With 'Timepeace' being such an emphatic return to form, I couldn't help but wonder how he was able to make such and assured and refreshing album after such an absence from even performing his music. Terry recalls his initial thoughts about embarking on such a project: "When I first started talking to the people at Verve about a new recording, the question was whether I was going to do all of the old stuff, or whether I was going to do a mixture of new stuff and old stuff, or whether I should just do new stuff. At that time it was 1996 and I figured I should be doing 1996 stuff, so I had to convince them first off that I had enough material for a CD and that it was decent material. We finally got that squared away. Then a lot of these discussions about what would be best for me to do were going on. There was also a question of I had been out of the studio for so long and would I be able to deal with the new technology? And what I discovered when I got in the studio, and I'll admit it made me a little apprehensive, but then I got in to the studio and what I found was that computers were doing more things, like an engineer doesn't need a touch anymore to know where the end of a track is. The computer finds it for him, it finds the beginning. There are also more ways to synthesise sounds now and some, which can be quite pleasant, some cannot be so, it depends on the purpose to which you want to put them. But the basic things, being able to handle yourself in a recording situation, having an idea of what musicians you want to use and how they'll feel about the material and which combination of musicians will play best on which types of tunes and especially on performance - nothing much has changed except the microphones are more sensitive."

His work and study at the National Print and Research Centre at the university of Chicago while supporting his children as a single parent had given him an understanding of computers, but despite all the new technological advances in the studio, Terry states it still comes down to having the ability to perform the songs well. "The only thing that's new is there are these machines and you use them or not as you so choose, but when you get ready to approach the microphone you have to have it inside you, or with you, or it doesn't happen in any case." This is where our meeting began to slip into something deeper and more meaningful.
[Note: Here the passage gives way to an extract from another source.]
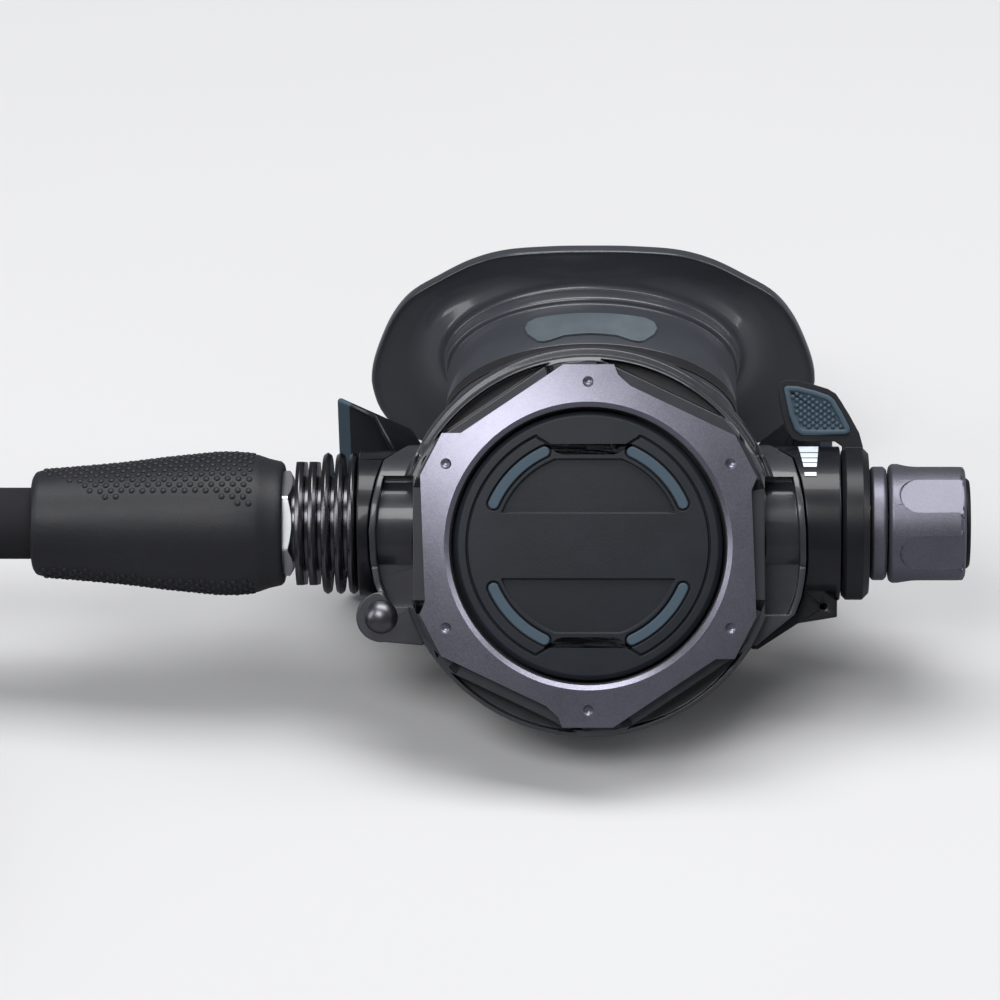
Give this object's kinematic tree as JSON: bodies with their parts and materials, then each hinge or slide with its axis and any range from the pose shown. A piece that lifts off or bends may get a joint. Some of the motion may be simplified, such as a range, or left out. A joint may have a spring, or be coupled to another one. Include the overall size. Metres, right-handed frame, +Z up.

You see, once you've heard Callier sing his heart out and share his observations on life - usually accompanied by the hair on the back of your neck standing up - you realise this man has a gift that few possess today. As I was to discover, though, Callier's creative process focuses more on the minutiae and the mundane in life, inspiration, it seems, is at every corner. "It differs, almost from song to song. Sometimes I start with just the title, sometimes it's just a phrase on the guitar, a couple of chords. It's gotten to the point now where I'm carrying one of those around (points at my Dictaphone) so in case I have a musical idea I can put it down and not have it slip away from me. So then sometimes I just start with a verse or a chorus or just a phrase, yeah? And in terms of the source of the inspiration, I'm in process of tracking that down now. I never thought about it, or never talked about it much until I heard an interview with John Fogarty. He said something along the same lines as I'm saying now, that these songs already exist somewhere, on some level, in some form, and I just happen to be part of the physical manifestation of these things. But there are so many other levels, not just in terms if existence but in terms of 'beyond' that you can't really say 'OK, I wrote this', and you say well you know - you were 'there' when it was written". (Laughs) I add that you 'arrive' at the same point as that song. Terry agrees. "It 'happened' to you, you intersected with that song. Yeah, that's right, that's excellent." Terry's importance as an older and wiser spiritual figure in these increasingly cynical times is, in my opinion, without question.

However, for someone like myself who has always felt ill at ease with religious dogma to have felt truly moved at Terry's gig last year forces one to ask about its source. Is it something the audience brings? Where do Callier's beliefs come from and where does this 'other thing' come from? Thinking hard, Terry recalls his wake up call. "Primarily in terms of outward influences there was a time when I was listening to John Coltrane for twelve to fifteen hours a day. Looking back now, I would have been better off spending some of that time practicing, but you do what you feel you have to do. The first time I saw him live was with the quartet - McCoy Tyner, Jimmy Garrison and Elvin Jones. When they first started playing it frightened me because from the very first tune they were all over the music. And I wasn't sure what was going to happen to them if this was the intensity with which they began the first number of a five-night stand and I wasn't really sure what was going to happen to me if I stayed there and listened. I might even have left the club but there were so many people outside trying to get in that there was no way to get out, so I just had to make myself comfortable with it. Then gradually it dawned on me that they were playing everything - they were playing heaven and hell, the earth, wind, fire, the spiritual, the not so spiritual, the completely unbelievable…and once that dawned on me I was able to get in to it. The minute I started reading more about him and started listening to his music and he didn't 'proslytize' - you know he didn't say ok I'm this and I'm that and this is the best way and you should this - it was all in the music. And what you said earlier was interesting - people do bring something, you see the audience does bring something - the audience does bring something in terms of their expectations. Now you can call that spiritual or you can say vibration of what have you - terminology is… the artist brings something and that completes the circle, you see? In terms of religious practices I'm trying to be a Sufi, I'm trying to follow the Sufi path."

Similar in terms to the existential path guitarist John McLaughlin follows. Callier continues "Right, and it's difficult because you have to approach everyone and everyone's view point as worthy, especially in terms of spiritual things, so you can't cling so hard to your beliefs that you exclude everyone else's because that's the problem now, you know. I could tell you, but we don't have time, and then I would have to mention religion as such. I don't think people are tired of religion I think what they are tired of is what they perceive or what is perceived as a lack of faith, a lack of the reality of the religion, and this goes for any denomination you might choose, because there are people in every denomination and every world religion who are dissatisfied and who are looking for something. And mainly what they are looking for is the spirit of that thing because in the spirit of it, in the kernel of it, in the inside of it is what makes it actually 'be'. All these paths are no different than a line you might draw in the sand, right? So part of my assignment is to keep reminding people of this." Never taking himself too seriously, Terry laughs uproariously and shakes me by the hand. "That's deep man", he quips with a glint in his eye. With this philosophy lesson over with, we part company grinning - I'm reassured that to many, this mentor has a soul as strong and as hardy as a great old oak capable of offering shelter as and when we need it - and we need it now more than ever.